GNSS employs an antenna and receiver mounted on the paver to control the elevation and left/right position of the machine. In addition, a second receiver can be employed as a base station to provide Real Time Kinematic (“RTK”) or a carrier phase enhanced GNSS, with its attendant higher accuracy. RTK or carrier phase enhanced GNSS are well known in the art of global satellite navigation systems.
However, there are several drawbacks to using GNSS for this application. For example, GNSS systems are substantially less accurate for measuring vertical position compared to horizontal position, based on (among other things) the position of the GNSS satellites in view at a given time, the unevenness of the earth's surface compared to the ellipsoid approximation of the earth's surface (employed by most GNSS receivers), along with propagation delays and multi-path errors introduced by the earth's atmosphere. Finally, GNSS systems suffer from latency issues, for example, latency in the reference receiver data due to telemetry delay. Hence, GNSS systems alone may not be sufficient for activities that require a great degree of vertical accuracy, in other words, applications that require vertical accuracy of one centimeter or less.
Another alternative to the use of stringlines is a Universal (or Robotic) Total Station (hereafter “UTS”), which uses a combination of laser and radio telemetry technologies to track a moving prism. For example, UTS systems usually employ a pair of prisms mounted on the left and right side of a paver's screed. Two total stations are positioned along each side of the roadway, each consisting of a tripod-mounted laser and a radio modem. The laser beam of each total station is set at a desired elevation and is detected and reflected by the prisms mounted on the either end of the screed. A change in elevation of the screed's prisms as the screed moves relative to the known elevation of the laser beam is then detected. Onboard signal processing applications assist the operator to follow the location and elevation of the two laser beams as detected by the prisms mounted on the screed.
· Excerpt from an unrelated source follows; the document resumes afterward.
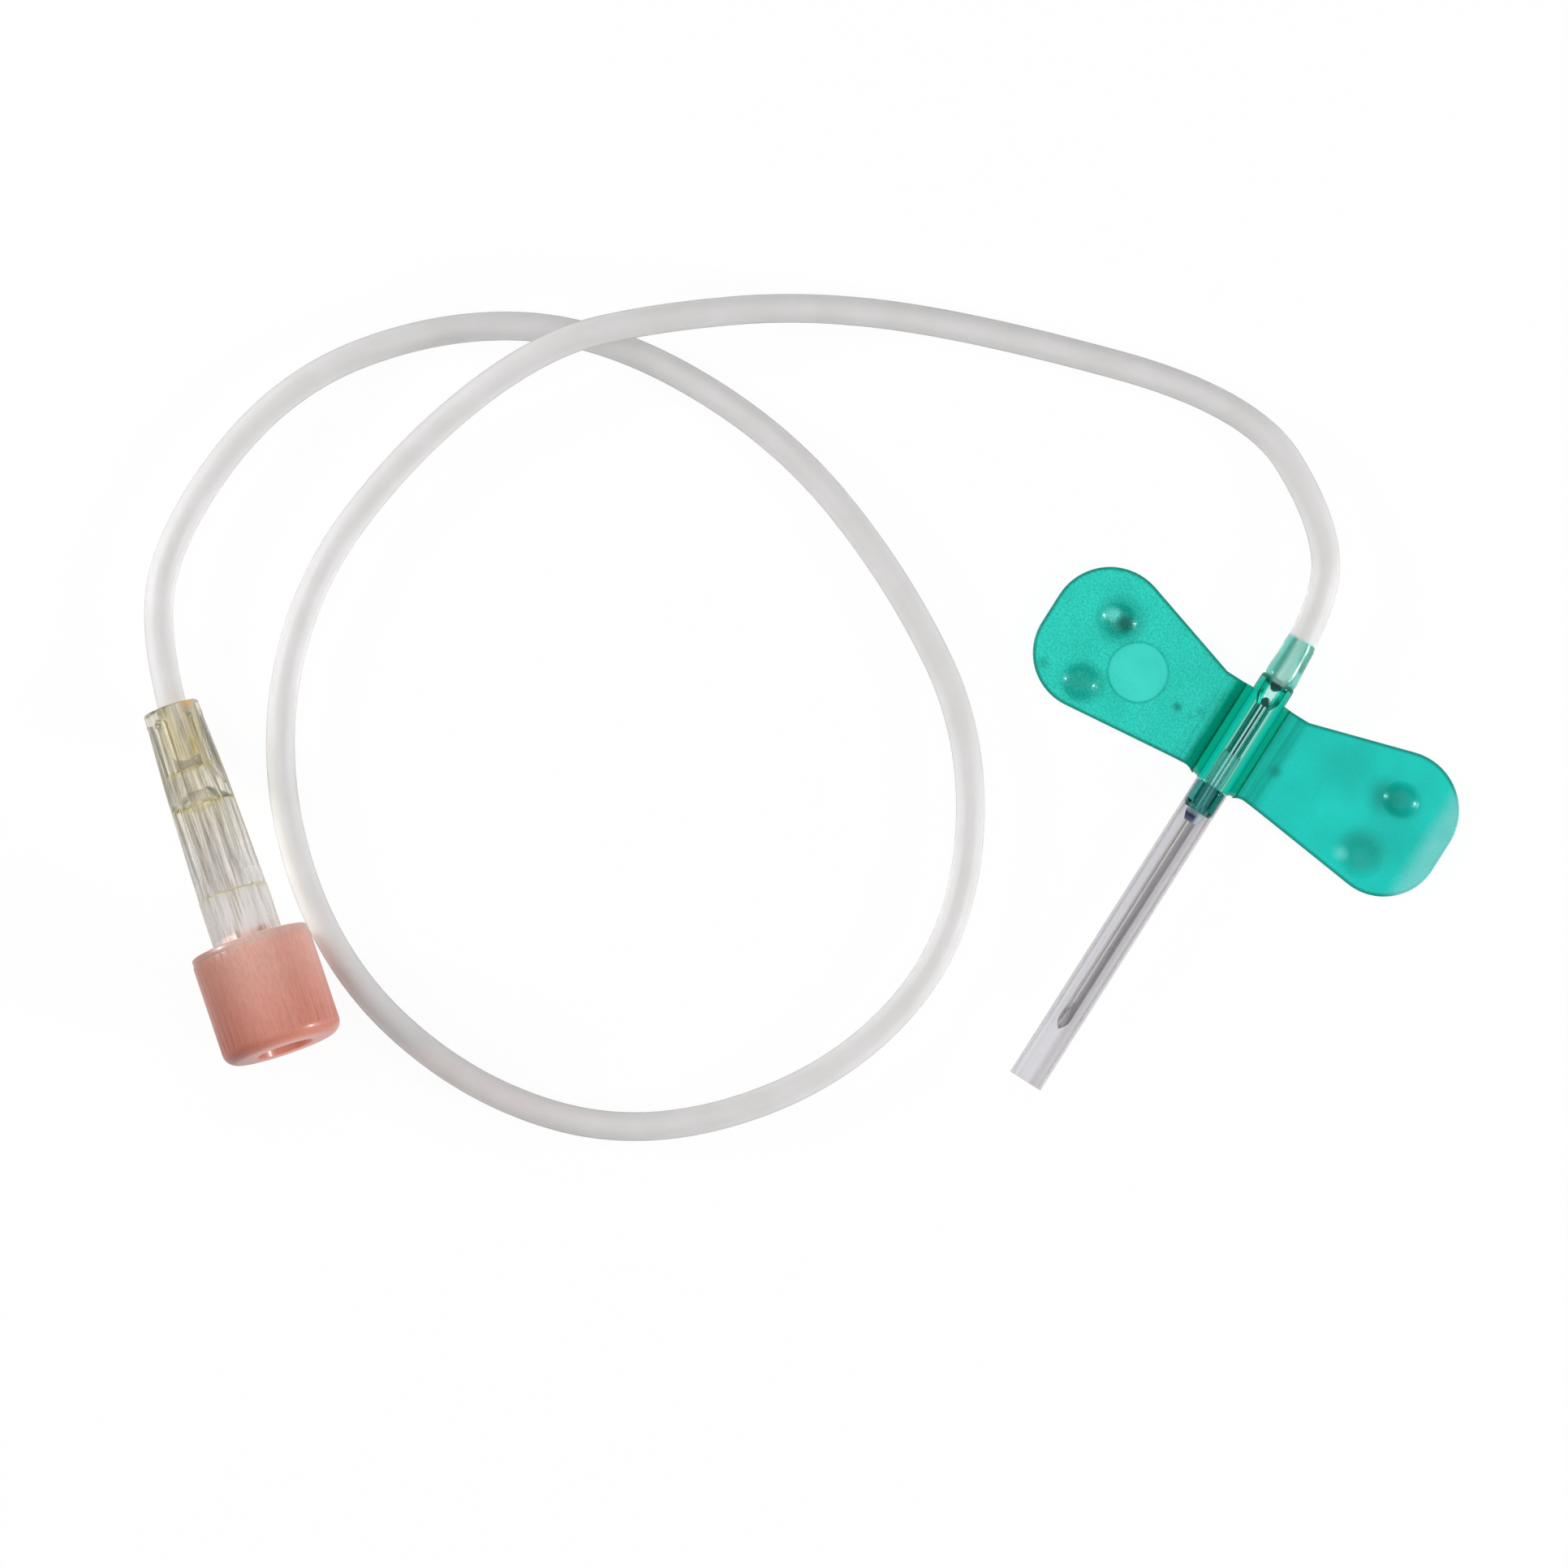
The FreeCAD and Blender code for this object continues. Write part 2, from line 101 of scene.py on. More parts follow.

UTS systems have known drawbacks. For example, UTS systems must be constantly moved, re-installed and re-leveled approximately every 100 meters or 200 meters as the paver moves forward. Even though two sets of UTSs can be leapfrogged (i.e., one system is in use while another is moved up the roadway and set up), this leapfrogging requires additional equipment and manpower. Further, UTS systems are susceptible to environmental interference such as rain, snow, dust and wind.
Therefore, there is a need for an improved control system for construction, agricultural and other heavy equipment that is capable of 1 centimeter vertical accuracy, that does not require stringlines, and avoids the above-mentioned drawbacks of GNSS and UTS systems.